Published online by Cambridge University Press: 22 September 2009
Introduction
Since the 1960s, building Europe has constituted one of the horizons framing the economic choices of the Member States, and has contributed to redefining regional productive specialisation. In the case of France, two periods can be clearly distinguished. A first period started with the constitution of the six-country European Common Market in the 1960s, during which centralised economic policies were framed by a new technocratic body, DATAR. These policies aimed at reshaping the economic geography of France according to two principles: eliminating ‘production overlaps’ (and, more broadly, restructuring regional economic fabrics deemed archaic or not competitive enough) and creating ‘national champis’ able to face European and international competition. In the early twenty-first century, the issue is framed in rather different terms. Instead of being State-driven, the economic destiny of a region now simultaneously plays out at the local level of ‘territorial’ authorities and at the more global level of corporate strategies.

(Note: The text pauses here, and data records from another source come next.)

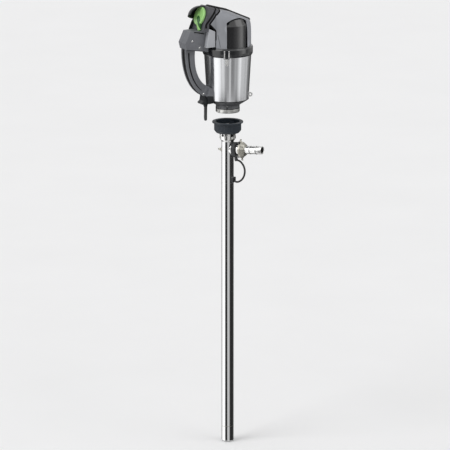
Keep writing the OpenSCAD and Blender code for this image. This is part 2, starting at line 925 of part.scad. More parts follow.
module commutator() {
    color("#b87333") pipe(commutator_z, commutator_height, commutator_r, motor_shaft_r);
}

module motor_shaft() {
    color("lightgray")
        translate([0, 0, shaft_foot_z]) cylinder(r = motor_shaft_r, h = shaft_top_z - shaft_foot_z);
}

module cooling_fan() {
    blades = 9;
    blade = [42, 2, 11];
    hub_r = 14;
    disc = [56, 2];
    color("#e8e4d8") {
        pipe(fan_z, 12, hub_r, motor_shaft_r);
        pipe(fan_z, disc[1], disc[0], hub_r - 0.5);
        for (i = [0:blades - 1])
            rotate([0, 0, i * 360 / blades]) translate([hub_r - 0.5, -blade[1] / 2, fan_z + 1]) cube(blade);
    }
}

module drive_socket() {
    square = drive_square + 0.6;
    color("silver") translate([0, 0, socket_z]) difference() {
        cylinder(r = socket_r, h = socket_height);
        translate([-square / 2, -square / 2, -1]) cube([square, square, socket_depth + 1]);
        translate([0, 0, socket_depth - 1]) cylinder(r = motor_shaft_r, h = socket_height);
    }
}

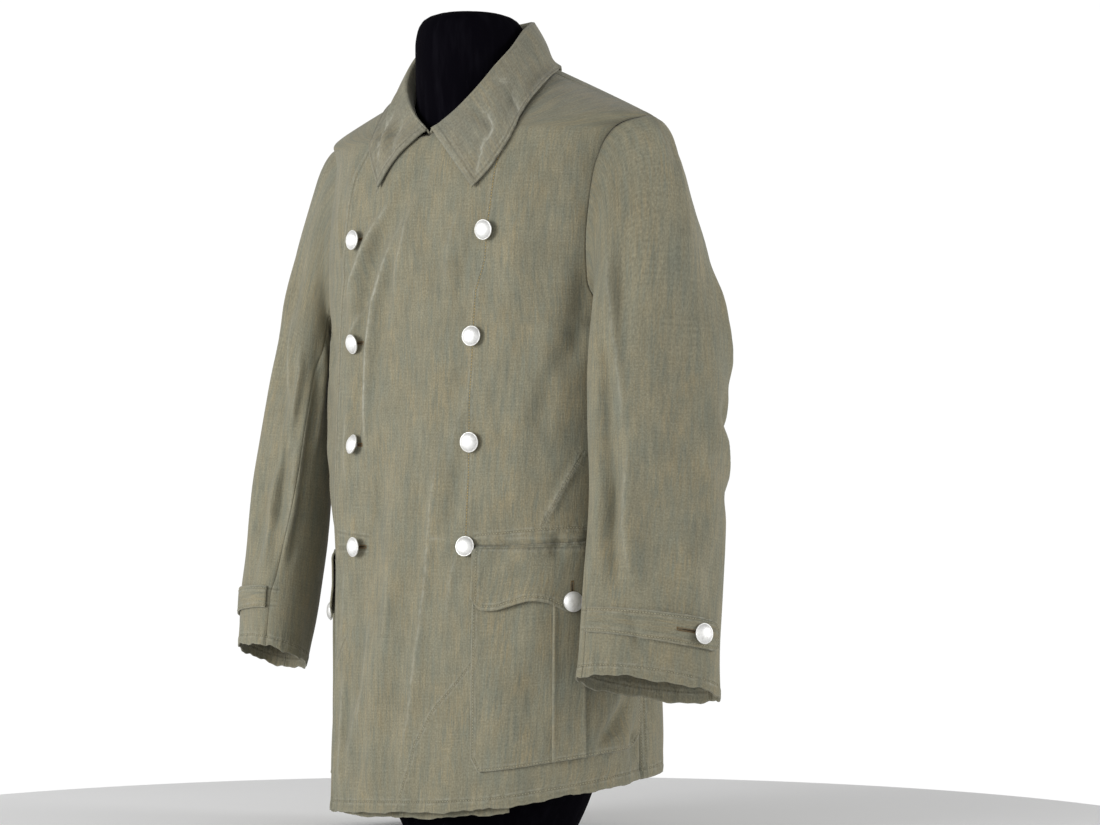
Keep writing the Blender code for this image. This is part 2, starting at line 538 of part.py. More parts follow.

As a result, the State's ability to define the public interest – i.e. its capacity to assign objectives whose achievement, after due deliberation, seems profitable to all actors and to the collective as such – is now questioned at the local level.
In such a context, the notion of ‘territory’ has gained theoretical importance. However, it lacks a clear definition, being at best considered as the supposedly relevant level at which an efficient economic policy should be elaborated and conducted.